Begin Data lines

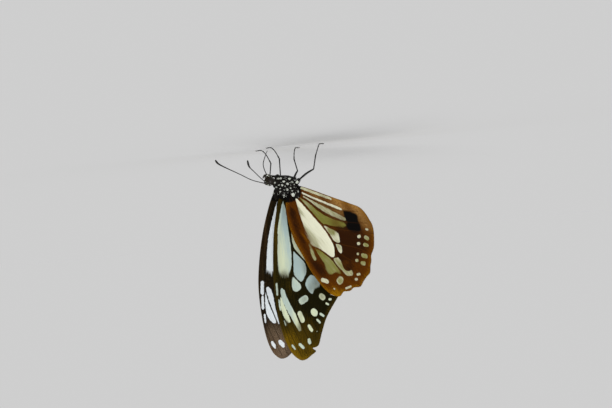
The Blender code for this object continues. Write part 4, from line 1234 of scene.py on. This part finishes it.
def flat_net(outline, veins, spacing=NET_STEP):
    """Corners and triangles of a wing drawn flat, its border, and its vein lines."""
    border = even_points(outline, spacing)
    lines = [even_points(route, spacing * 1.3) for route in veins.values()]
    lines = [line[depth_inside(line, border) > VEIN_END] for line in lines]
    rows = [row for line in lines for row in vein_feet(line, border)]
    corners = [*border]
    edges = []
    for row in rows:
        edges += [(len(corners) + i, len(corners) + i + 1) for i in range(len(row) - 1)]
        corners += [*row]
    corners += [*filling(border, rows, spacing)]
    rim = [list(range(len(border)))]
    flat = [Vector(corner) for corner in corners]
    net, _, faces, *_ = geometry.delaunay_2d_cdt(flat, edges, rim, 1, 0.01)
    return np.array([tuple(corner) for corner in net]), faces, border, lines


print("net spacing (mm):", NET_STEP)

# %% [markdown]
# ### What the net remembers
# At each corner the net keeps how deep it lies in a pale mark and in the black of the root or
# of the male's scent brand, how far it is from a vein and from the edge, and how strong the
# tint, smoke, wash and ground are there. These are distances and strengths, not colours: the
# shader turns them into paint, so every border stays sharp however close one looks.

# %% Wing numbers
PATTERNS = {                            # panels, spots, depth, wash, smoke, tints and fades
    ("forewing", "under"): (FOREWING_UNDER_PANELS, FOREWING_SPOTS + FOREWING_UNDER_MARKS,
                            FOREWING_UNDER_DEPTH, [], FOREWING_SMOKE, FOREWING_TINT, FOREWING_FADES),
    ("forewing", "upper"): (FOREWING_UPPER_PANELS, FOREWING_SPOTS + FOREWING_UPPER_MARKS,
                            FOREWING_UPPER_DEPTH, FOREWING_WASH, FOREWING_UPPER_SMOKE,
                            FOREWING_UPPER_TINT, FOREWING_UPPER_FADES),
    ("hindwing", "under"): (HINDWING_PANELS, HINDWING_SPOTS, HINDWING_UNDER_DEPTH, HINDWING_WASH,
                            HINDWING_SMOKE, HINDWING_TINT, HINDWING_FADES),
    ("hindwing", "upper"): (HINDWING_PANELS, HINDWING_SPOTS, HINDWING_UPPER_DEPTH, HINDWING_WASH,
                            HINDWING_SMOKE, HINDWING_TINT, HINDWING_FADES),
}
CRISP_EDGE = 0.1                        # softness of a mark's edge in millimetres
ROOT_BLACK = 1.6                        # reach of the black at a wing's root
ROOT_CURVE = 0.08                       # how fast that reach shrinks away from the root


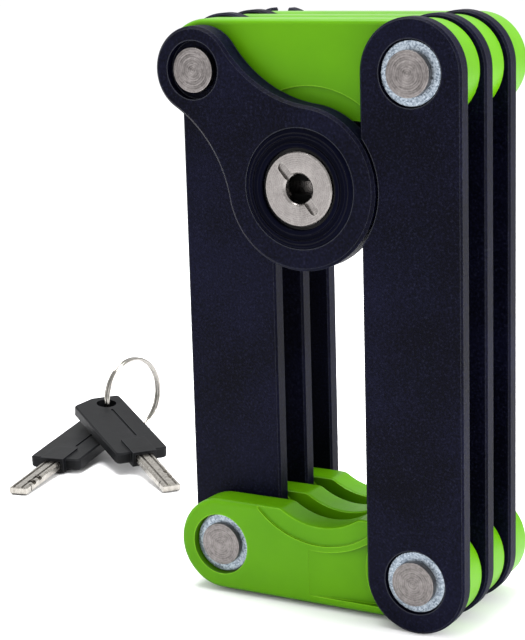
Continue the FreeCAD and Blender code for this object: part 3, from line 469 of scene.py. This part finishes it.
class Palette:
    """Every finish of the lock, built once."""

    def __init__(self, head_centre: Vector) -> None:
        """Build the materials.

        Args:
            head_centre: Middle of the cylinder face, which its turning rings are centred on.
        """
        centre = tuple(head_centre)
        navy = {"dark": (0.0002, 0.0003, 0.0028), "light": (0.0036, 0.0040, 0.0155)}
        rolled = {"ring_height": 0.01 * MM, "coordinates": Coordinates.OBJECT}
        finishes = {
            Slot.BAR: PowderCoat("bar powder coat", **navy),
            Slot.HEAD: PowderCoat("head powder coat", **navy, grain_scale=1700.0),
            Slot.BACK_PLATE: PowderCoat("back plate powder coat", **navy, grain_scale=2200.0),
            # Lime covers: lighter green edges are painted highlights, darker green hollows are painted
            # shade
            Slot.COVER: MouldedPlastic(
                "lime cover plastic", (0.066, 0.216, 0.0002), (0.088, 0.268, 0.0004), specular=0.10,
                scatter=0.02, edge_colour=(0.22, 0.50, 0.02), edge_share=0.75,
                hollow_shade_colour=(0.030, 0.110, 0.0004), hollow_shade_share=0.6),
            # Key heads, seal and cap ring keep the default lighter edges as painted highlights and black
            # hollows as painted shade
            Slot.KEY_HEAD: MouldedPlastic(
                "black key plastic", (0.0016, 0.0018, 0.0024), (0.0036, 0.0040, 0.0050),
                roughness=(0.42, 0.56), texture_height=0.05 * MM, texture_scale=2200.0, specular=0.12),
            Slot.SEAL: MouldedPlastic(
                "black seal rubber", (0.003, 0.003, 0.003), (0.006, 0.006, 0.006),
                roughness=(0.6, 0.8), specular=0.25),
            Slot.CAP: MouldedPlastic(
                "black cap ring lacquer", (0.0002, 0.0003, 0.0022), (0.0012, 0.0016, 0.0080),
                roughness=(0.22, 0.34), texture_height=0.01 * MM, specular=0.02),
            Slot.RIVET: TurnedMetal("nickel rivet", (0.095, 0.086, 0.083), (0.205, 0.188, 0.184)),
            Slot.CYLINDER: TurnedMetal(
                "satin nickel cylinder", (0.20, 0.185, 0.178), (0.27, 0.252, 0.243), roughness=(0.20, 0.34),
                ring_scale=700.0, ring_share=0.15, wobble=0.6, centre=centre, **rolled),
            Slot.KEY_BLADE: TurnedMetal(
                "nickel key blade", (0.24, 0.225, 0.20), (0.40, 0.38, 0.345), roughness=(0.18, 0.34),
                ring_scale=300.0, wobble=2.0, **rolled),
            Slot.KEY_RING: TurnedMetal(
                "polished key ring", (0.22, 0.21, 0.195), (0.34, 0.325, 0.30), roughness=(0.08, 0.2),
                ring_scale=300.0, ring_height=0.005 * MM, wobble=1.0, coordinates=Coordinates.OBJECT),
            Slot.CORE: TurnedMetal(
                "rolled core steel", (0.22, 0.22, 0.23), (0.34, 0.34, 0.35), roughness=(0.35, 0.5),
                ring_scale=200.0, wobble=4.0, **rolled),
            # Discs painted nearly black as the shade deep in the keyway, with a faint painted edge
            # highlight
            Slot.DISCS: TurnedMetal(
                "disc steel painted dark as keyway shade", (0.0015, 0.0015, 0.0015), (0.004, 0.004, 0.004),
                roughness=(0.45, 0.6), ring_scale=500.0, wobble=1.0, centre=centre,
                pit_and_shade_colour=(0.0005, 0.0005, 0.0005), edge_highlight_colour=(0.006, 0.006, 0.006), **rolled),
            Slot.SMALL_STEEL: TurnedMetal(
                "turned small steel", (0.32, 0.32, 0.34), (0.46, 0.46, 0.48), roughness=(0.25, 0.4),
                ring_scale=600.0, wobble=1.0, **rolled),
            Slot.WASHER: ZincPlate("galvanised washer"),
        }
        self.materials = {slot: finish.build() for slot, finish in finishes.items()}

    def dress(self, piece: bpy.types.Object, slot: Slot) -> None:
        """Give a piece one finish in all its material slots."""
        piece.data.materials.clear()
        piece.data.materials.append(self.materials[slot])


def face_centre(node: str) -> Vector:
    """Give the middle of a node's front face."""
    low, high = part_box(node)
    return Vector(((low.x + high.x) / 2, low.y, (low.z + high.z) / 2))


def body_of_node(node: str) -> str:
    """Name the body that a frame node rides on."""
    bodies = frame["record"]["behaviour"]["bodies"]
    return next(body for body, members in bodies.items() if node in members)


def slot_of_node(node: str) -> Slot:
    """Find the slot that the record gives a frame node."""
    subparts = frame["record"]["subparts"]
    return Slot(next(part["material_slot"] for part in subparts if part["node"] == node))


def finish_mesh(name: str, shape: bmesh.types.BMesh) -> bpy.types.Object:
    """Turn a bmesh into an object at the origin, with smooth faces and crisp edges.

    Args:
        name: Name of the piece.
        shape: The bmesh, in metres in the frame's own coordinates. It is freed.

    Returns:
        The new object.
    """
    mesh = bpy.data.meshes.new(name)
    shape.to_mesh(mesh)
    shape.free()
    mesh.shade_smooth()
    mesh.set_sharp_from_angle(angle=SMOOTH_ANGLE)
    piece = bpy.data.objects.new(name, mesh)
    bpy.context.scene.collection.objects.link(piece)
    return piece


def turn_profile(shape: bmesh.types.BMesh, profile: list[tuple[float, float]], steps: int,
                 edge: float) -> None:
    """Turn a profile about the Y axis and soften its edges.

    Args:
        shape: The bmesh to add the turned form to.
        profile: Corners as (radius, depth) in metres, open on the axis or closed round a hole.
        steps: Faces round the turn.
        edge: Width of the softened edges in metres.
    """
    corners = [shape.verts.new((radius, depth, 0.0)) for radius, depth in profile]
    leaves_a_hole = profile[0][0] > 0.0
    ends = corners[1:] + (corners[:1] if leaves_a_hole else [])
    lines = [shape.edges.new(pair) for pair in zip(corners, ends)]
    bmesh.ops.spin(shape, geom=corners + lines, cent=(0, 0, 0), axis=(0, 1, 0), dvec=(0, 0, 0),
                   angle=2 * math.pi, steps=steps, use_merge=True, use_duplicate=False)
    bmesh.ops.remove_doubles(shape, verts=shape.verts[:], dist=MERGE_DISTANCE)
    bmesh.ops.recalc_face_normals(shape, faces=shape.faces[:])
    sharp = [line for line in shape.edges
             if len(line.link_faces) == 2 and line.calc_face_angle() > SMOOTH_ANGLE]
    bmesh.ops.bevel(shape, geom=sharp, offset=edge, segments=EDGE_SEGMENTS, profile=0.5, affect="EDGES",
                    material=-1, clamp_overlap=True)


def mark_places(piece: bpy.types.Object, centres: list[Vector]) -> None:
    """Store each point's place about its nearest turning centre, for ring patterns.

    Args:
        piece: The turned piece.
        centres: Turning centres in the frame's coordinates.
    """
    attribute = piece.data.attributes.new(PLACE_ATTRIBUTE, "FLOAT_VECTOR", "POINT")
    for vertex in piece.data.vertices:
        centre = min(centres, key=lambda middle: (vertex.co - middle).length)
        attribute.data[vertex.index].vector = vertex.co - centre


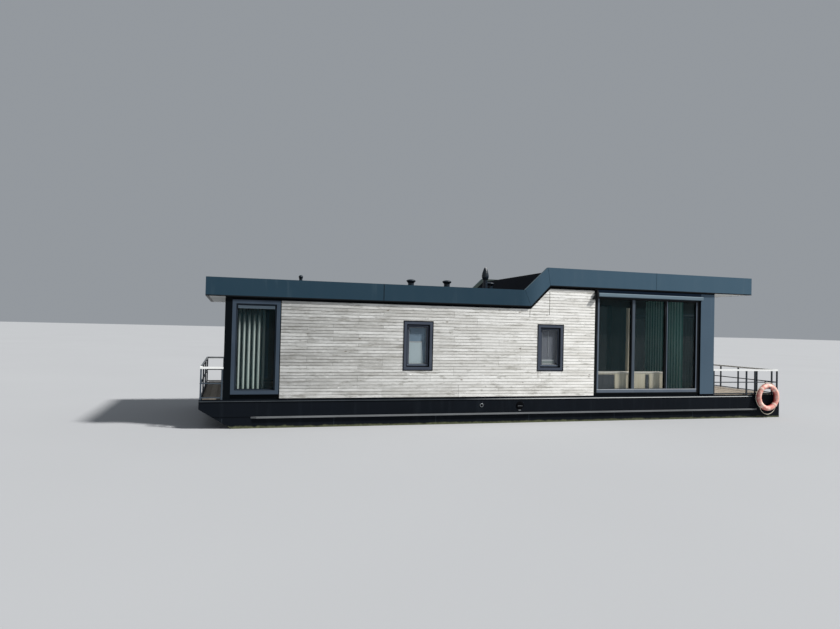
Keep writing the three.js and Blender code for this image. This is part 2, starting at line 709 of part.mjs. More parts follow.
function addCurtain({ name, across, from, to, at, folds, top }) {
  const thickness = 16;
  const depth = 50;
  const foot = floorTop + 20;
  const steps = folds * 8;
  const front = [];
  const back = [];
  for (let n = 0; n <= steps; n += 1) {
    const share = n / steps;
    const run = from + (to - from) * share;
    const wave = at + (depth / 2) * Math.sin(share * folds * 2 * Math.PI);
    const faces = [wave - thickness / 2, wave + thickness / 2];
    front.push(across ? [faces[0], run] : [run, faces[0]]);
    back.push(across ? [faces[1], run] : [run, faces[1]]);
  }
  add(name, plan([...front, ...back.reverse()], foot, top - seat), 'curtain');
}

const sides = [[-1, 'port'], [1, 'starboard']];

addHull();
addDeck('bow_deck', bowRailX + 40, houseBow - seat, 140);
addDeck('terrace_deck', houseStern + seat, sternRailX - 40, 146);
add('cabin_floor', box(
  houseBow + endWall + seat, houseStern - endWall - seat, -wallIn + seat, wallIn - seat, 0, floorTop,
), 'floor');
for (const [side, name] of sides) {
  addRubRail(side, name);
  addSideWall(side, name);
  addCladding(side, name);
  for (const spec of windows) {
    addWindow(side, name, spec);
  }
  addScreen(side, name);
  addFascia(side, name);
}
addBowWall();
addSternWall();
addRoof();
addEndFascias();
addRailings();
addLifebuoy();
addLifebuoyHook();
addRoofVents();
addCabinet();
for (const curtain of curtains) {
  addCurtain(curtain);
}

export default part;
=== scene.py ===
"""Looks of a flat-bottomed houseboat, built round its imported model. Metres, +Z up, bow towards -X."""
import json
import math
import random

import bmesh
import bpy
from mathutils import Matrix, Vector


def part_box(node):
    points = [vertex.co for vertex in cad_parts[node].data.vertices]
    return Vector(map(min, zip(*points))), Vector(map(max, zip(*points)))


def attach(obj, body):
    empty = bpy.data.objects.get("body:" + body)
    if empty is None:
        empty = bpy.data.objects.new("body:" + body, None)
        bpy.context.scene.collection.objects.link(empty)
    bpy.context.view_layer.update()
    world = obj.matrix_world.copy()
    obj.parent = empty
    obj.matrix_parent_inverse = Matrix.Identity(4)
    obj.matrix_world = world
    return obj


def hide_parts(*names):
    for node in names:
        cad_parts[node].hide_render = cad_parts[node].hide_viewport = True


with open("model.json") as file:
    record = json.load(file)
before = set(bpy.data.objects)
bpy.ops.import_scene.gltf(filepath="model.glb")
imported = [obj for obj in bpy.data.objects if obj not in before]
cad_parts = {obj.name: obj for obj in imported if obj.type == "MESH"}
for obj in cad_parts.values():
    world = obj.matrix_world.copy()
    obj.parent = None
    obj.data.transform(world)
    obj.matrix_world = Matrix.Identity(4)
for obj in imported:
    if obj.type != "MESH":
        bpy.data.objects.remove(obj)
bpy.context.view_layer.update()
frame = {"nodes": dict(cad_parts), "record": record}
nodes = frame["nodes"]
scene = bpy.context.scene

# Places are given from the hull's bow end, across the boat, and above the deck
hull_low, hull_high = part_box("hull")
BOW_X = hull_low.x
DECK_Z = hull_high.z
WATERLINE = 0.45
SIDES = ((-1, "port"), (1, "starboard"))


def at(from_bow, across, above_deck):
    """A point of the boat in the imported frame."""
    return Vector((BOW_X + from_bow, across, DECK_Z + above_deck))


def span(node):
    """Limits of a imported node: from bow, across and above deck, each as a pair."""
    low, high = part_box(node)
    return (low.x - BOW_X, high.x - BOW_X), (low.y, high.y), (low.z - DECK_Z, high.z - DECK_Z)


# Hull: outer face and foot of the sheer strake, length of its plates, where the bright edge starts and ends
STRAKE_FACE, STRAKE_FOOT = 2.260, -0.42
PLATE_LENGTH = 2.5
EDGE_DULL, EDGE_BRIGHT, EDGE_WORN = 6.2, 8.6, 14.87
# House: inner faces of its walls, start and head of the big window, stern panel and its black foot
INNER_FACE = 2.0855
INNER_ENDS = (0.6545, 13.5405)
HEADER_START, HEADER_FOOT = 9.955, 2.6405
PANEL_START, PANEL_FOOT = 13.237, 0.045
SHADED_JOINT_FOOT = 2.825           # foot of the black painted shade in the joint under the roof's edge
SILL = 0.668                 # lower edge of the small windows
# Boards: where they bleach from bow on, where splashes fade out, and stains with half their width and length
BLEACHED = (1.7, 9.9)
SPLASHED = (0.45, 0.05)
SILL_STAINS = ((8.235, 0.022, 0.23), (8.300, 0.012, 0.12), (8.905, 0.014, 0.10))
# Roof edge: its foot, the step's run, height of the painted shade at its foot, inner face, and seams with half
# their width; its stretches of painted sky reflection as start, end, share and tint
LOW_FOOT, HIGH_FOOT = 2.310, 2.857
STEP_VALLEY, STEP_RIDGE = 7.987, 8.524
SHADED_FOOT = 0.024
EDGE_INNER = 2.2105
SHEET_SEAMS = ((4.118, 0.009), (11.729, 0.004))
STERNWARD_SKY_REFLECTION = ((7.7, 8.3, 0.75, "#405869"), (8.3, 14.0, 0.5, "#455f70"))
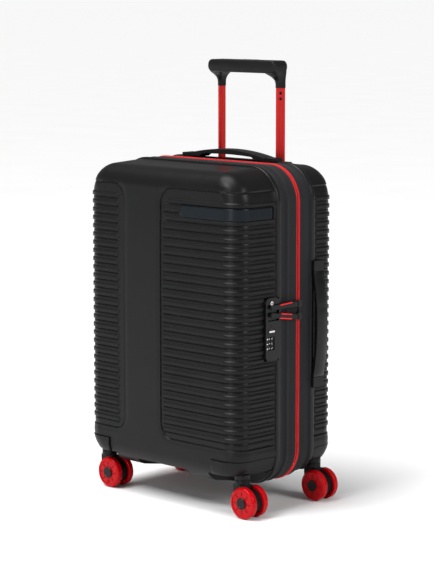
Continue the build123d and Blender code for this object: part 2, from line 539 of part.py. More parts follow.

End Data lines

Proceeding from the line containing "const sides = [[-1, 'port'], [1, 'starboard']];" through the line containing "obj.matrix_parent_inverse = Matrix.Identity(4)", transcribe the lines above exactly, both end lines included.

const sides = [[-1, 'port'], [1, 'starboard']];

addHull();
addDeck('bow_deck', bowRailX + 40, houseBow - seat, 140);
addDeck('terrace_deck', houseStern + seat, sternRailX - 40, 146);
add('cabin_floor', box(
  houseBow + endWall + seat, houseStern - endWall - seat, -wallIn + seat, wallIn - seat, 0, floorTop,
), 'floor');
for (const [side, name] of sides) {
  addRubRail(side, name);
  addSideWall(side, name);
  addCladding(side, name);
  for (const spec of windows) {
    addWindow(side, name, spec);
  }
  addScreen(side, name);
  addFascia(side, name);
}
addBowWall();
addSternWall();
addRoof();
addEndFascias();
addRailings();
addLifebuoy();
addLifebuoyHook();
addRoofVents();
addCabinet();
for (const curtain of curtains) {
  addCurtain(curtain);
}

export default part;
=== scene.py ===
"""Looks of a flat-bottomed houseboat, built round its imported model. Metres, +Z up, bow towards -X."""
import json
import math
import random

import bmesh
import bpy
from mathutils import Matrix, Vector


def part_box(node):
    points = [vertex.co for vertex in cad_parts[node].data.vertices]
    return Vector(map(min, zip(*points))), Vector(map(max, zip(*points)))


def attach(obj, body):
    empty = bpy.data.objects.get("body:" + body)
    if empty is None:
        empty = bpy.data.objects.new("body:" + body, None)
        bpy.context.scene.collection.objects.link(empty)
    bpy.context.view_layer.update()
    world = obj.matrix_world.copy()
    obj.parent = empty
    obj.matrix_parent_inverse = Matrix.Identity(4)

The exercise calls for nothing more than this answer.